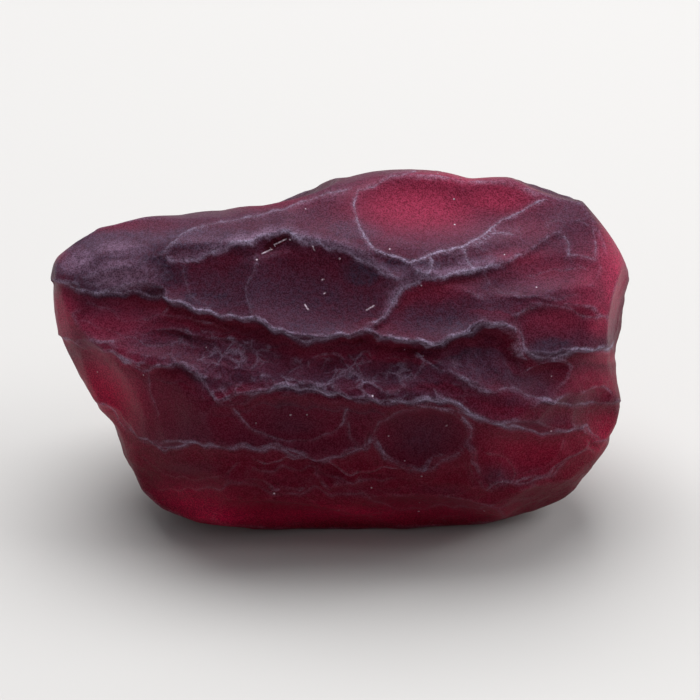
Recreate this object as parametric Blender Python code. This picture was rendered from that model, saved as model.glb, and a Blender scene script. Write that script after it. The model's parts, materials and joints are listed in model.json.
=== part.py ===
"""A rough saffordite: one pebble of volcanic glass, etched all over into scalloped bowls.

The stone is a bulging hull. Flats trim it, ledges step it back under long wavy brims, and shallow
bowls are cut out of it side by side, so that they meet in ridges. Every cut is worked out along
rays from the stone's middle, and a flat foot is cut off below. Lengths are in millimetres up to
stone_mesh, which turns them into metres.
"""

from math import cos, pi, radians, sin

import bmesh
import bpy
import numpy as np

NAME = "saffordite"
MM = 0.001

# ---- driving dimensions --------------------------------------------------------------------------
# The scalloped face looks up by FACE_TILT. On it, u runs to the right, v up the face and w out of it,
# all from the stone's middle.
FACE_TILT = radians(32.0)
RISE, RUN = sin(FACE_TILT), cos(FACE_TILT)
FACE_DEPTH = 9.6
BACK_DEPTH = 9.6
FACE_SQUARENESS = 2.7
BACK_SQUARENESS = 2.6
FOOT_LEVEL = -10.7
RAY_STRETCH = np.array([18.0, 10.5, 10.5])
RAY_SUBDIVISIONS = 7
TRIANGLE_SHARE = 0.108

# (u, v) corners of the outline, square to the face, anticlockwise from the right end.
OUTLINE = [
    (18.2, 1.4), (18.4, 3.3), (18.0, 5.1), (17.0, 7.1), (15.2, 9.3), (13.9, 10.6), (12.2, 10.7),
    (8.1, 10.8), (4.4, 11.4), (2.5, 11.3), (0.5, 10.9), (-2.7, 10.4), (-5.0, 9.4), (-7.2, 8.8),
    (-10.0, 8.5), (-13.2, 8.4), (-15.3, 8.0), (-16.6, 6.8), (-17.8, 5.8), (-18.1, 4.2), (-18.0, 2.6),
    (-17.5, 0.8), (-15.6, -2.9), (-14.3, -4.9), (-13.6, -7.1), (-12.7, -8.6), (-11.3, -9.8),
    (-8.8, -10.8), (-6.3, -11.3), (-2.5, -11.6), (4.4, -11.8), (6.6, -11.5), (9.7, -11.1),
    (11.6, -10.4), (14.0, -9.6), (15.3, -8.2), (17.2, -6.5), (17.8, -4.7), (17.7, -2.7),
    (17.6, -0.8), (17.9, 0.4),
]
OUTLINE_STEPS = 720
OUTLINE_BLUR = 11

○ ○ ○

--- The exercise ---
What is needed is an exact copy of the lines from the start of the listing through the line where "into scalloped bowls." sits, please, both end lines included and nothing more.

--- The result ---
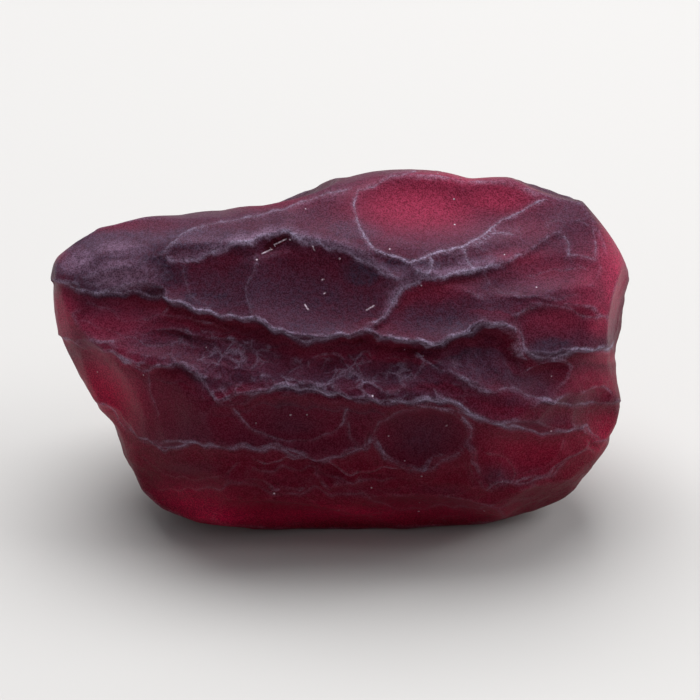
Recreate this object as parametric Blender Python code. This picture was rendered from that model, saved as model.glb, and a Blender scene script. Write that script after it. The model's parts, materials and joints are listed in model.json.
=== part.py ===
"""A rough saffordite: one pebble of volcanic glass, etched all over into scalloped bowls.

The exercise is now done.